Los informativos de fin de semana ya cuentan con una sección fija: secuelas del botellón. Los periódicos han de prever dos o tres páginas (además de la primera) para la cobertura: balance del botellón. Los ayuntamientos se están viendo desbordados en sus previsiones; la policía y los cuerpos de seguridad se están sintiendo insuficientes. En varias capitales y en otras ciudades, especialmente, las costeras, con consumo desenfrenado e irrespeto de normas, siquiera elementales, se ha pasado de los incidentes al vandalismo, por no decir violencia incontrolado. Las imágenes, las editadas para visualizar, no engañan: un desastre.

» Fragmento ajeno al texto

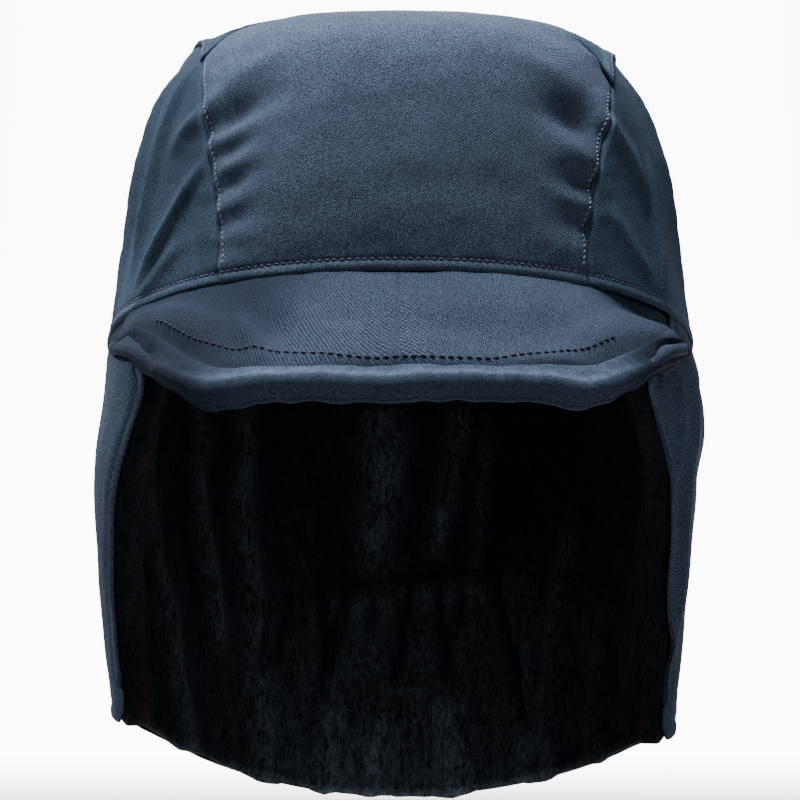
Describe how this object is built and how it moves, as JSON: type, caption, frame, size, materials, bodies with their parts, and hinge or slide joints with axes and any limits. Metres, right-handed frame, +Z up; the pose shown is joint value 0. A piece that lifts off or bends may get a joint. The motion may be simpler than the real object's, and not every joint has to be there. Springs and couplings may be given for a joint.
{
  "type": "winter work cap",
  "caption": "Winter work cap with a panelled twill crown, a short soft peak with a bound edge and a fleece-lined flap over the ears and neck, in the form it has when worn.",
  "frame": {"origin": "inside top of the crown, where the top of the head touches the lining", "axes": "+Z up, -Y the way the peak and the wearer's face point, +X towards the wearer's left"},
  "size_m": [0.1964, 0.2648, 0.2609],
  "materials": {
    "shell_twill": "matte diagonal twill",
    "peak_twill": "matte diagonal twill",
    "flap_twill": "matte diagonal twill",
    "pile": "short dense pile"
  },
  "bodies": {
    "root": {"crown_front_panel": "shell_twill", "crown_side_panel_left": "shell_twill", "crown_side_panel_right": "shell_twill", "crown_top_panel": "shell_twill", "crown_lining_left": "pile", "crown_lining_right": "pile", "crown_lining_top": "pile", "peak": "peak_twill", "peak_binding": "peak_twill", "flap_shell": "flap_twill", "flap_lining_left": "pile", "flap_lining_right": "pile"}
  },
  "joints": []
}
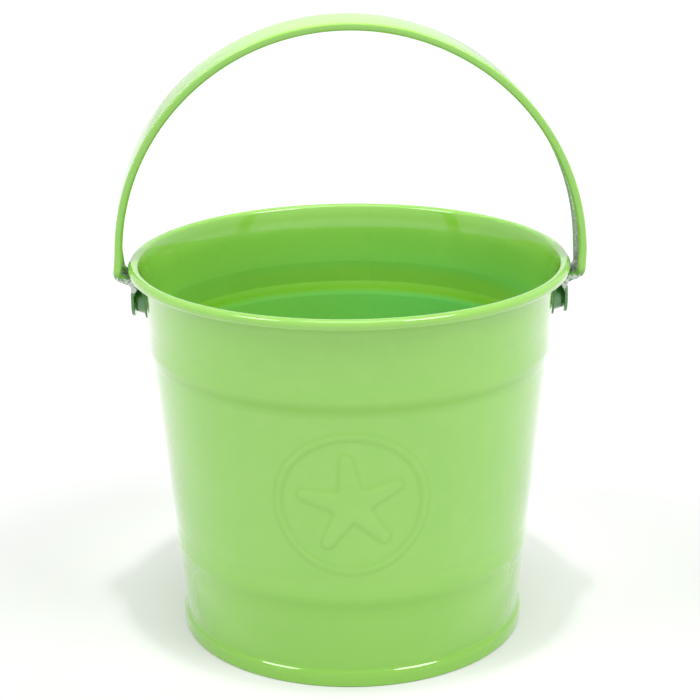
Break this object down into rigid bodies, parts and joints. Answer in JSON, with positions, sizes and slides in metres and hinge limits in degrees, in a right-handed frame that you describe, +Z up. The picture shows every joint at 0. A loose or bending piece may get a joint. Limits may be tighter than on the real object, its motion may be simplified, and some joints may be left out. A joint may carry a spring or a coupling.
{
  "type": "child's metal pail",
  "caption": "Small tapered sheet-metal pail with a rolled rim, two swaged bands, a seamed foot and a riveted strap handle that swings over the mouth.",
  "frame": {"origin": "centre of the foot, on the ground", "axes": "+Z up the pail's axis to its mouth; X along the handle's hinge line through both ears; Y across it, front to back"},
  "size_m": [0.176, 0.165, 0.2341],
  "materials": {
    "green_enamel": "gloss",
    "steel_wire": "satin"
  },
  "bodies": {
    "pail": {"wall": "green_enamel", "rim_wire": "steel_wire", "base_pan": "green_enamel", "left_ear": "green_enamel", "right_ear": "green_enamel", "left_rivet": "green_enamel", "right_rivet": "green_enamel"},
    "handle": {"handle": "green_enamel"}
  },
  "joints": [
    {"name": "handle_swing", "type": "hinge", "parent": "pail", "child": "handle", "pos_m": [0, 0, 0.1288], "axis": [1, 0, 0], "range_deg": [-130, 130]}
  ]
}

El retorno del botellón, que ha venido para quedarse.
Hace unos años, aún con responsabilidades públicas municipales, casi todo se reducía a concentraciones de jóvenes en determinados núcleos, con la música de los altavoces de los coches o de sofisticados reproductores a todo meter, para desazón de los vecinos próximos que se cansaban de llamar a la policía (Algún resultado de la experiencia de entonces: cuando la patrulla o las unidades móviles de entonces llegaban al lugar, el rechazo, entre abucheos, la agresividad y señales de desaprobación, era notable y las opciones de intervención producían efectos peores pues si la chispa saltaba, la alteración consiguiente amenazaba con ser incontrolable. Cuando la presencia policial en los polígonos, los descampados o las urbanizaciones era estática, o sea, esperaban a que llegaran quienes querían divertirse a sus anchas hasta desembocar en gritos y algaradas, se producía un llamativo efecto disuasor: se iban a otro sitio o aguardaban a que la policía terminara su turno).
La pandemia acabó de enredar los modos de diversión. Concentraciones en plena vía pública sin reservas, de modo que la diversión pasara de cánticos, coros y bailes al desenfreno casi absoluto. Cabe deducir que el consumo de todo tipo de sustancias tóxicas generaba, en tiempo variable, tal suerte de desórdenes que lo de menos era que los servicios de limpieza comenzaran su labor aún de madrugada o al despuntar el alba para que vías, plazas, parques y recintos públicos quedarán decentes después de la melopea que induce a los participantes a cantar o expresar de otra manera su ánimo. El confinamiento, las retenciones y los toques de queda funcionaron como un corsé que, cuando se aflojó o lo liberaron, entre la desobediencia y el irrespeto a normas elementales, desató esa especie de catarsis que busca evitar su reflejo en las páginas de sucesos. Será difícil evitarlo; salvo que las características de la estación invernal influyan en sentido favorable y quiten ganas de hacer estas cosas a quienes las protagonizan.
El retorno del botellón, esa peculiar forma de divertirse y pasarlo bien. Pero, claro otra cosa, es abonarse al vandalismo. El fenómeno se incrementa. La controversia está servida: si los poderes públicos no pueden controlarlo, tendrán que pensar en otro tipo de medidas hasta hacer ver a los jóvenes que la diversión está reñida con los tumultos, las correrías y las revueltas. Y el sector privado debe pensárselo: los jóvenes tienen derecho a pasarlo bien de forma barata, ajustada a sus ingresos.
La ley de prevención del consumo de bebidas alcohólicas en la infancia y adolescencia, en vigor desde mayo de 2018, tiene que funcionar mejor e ir acompañada de acciones operativas, bien comunicadas, que fomenten la prevención y la educación.
Si el botellón ha venido para quedarse, hay que combatirlo desde la racionalidad.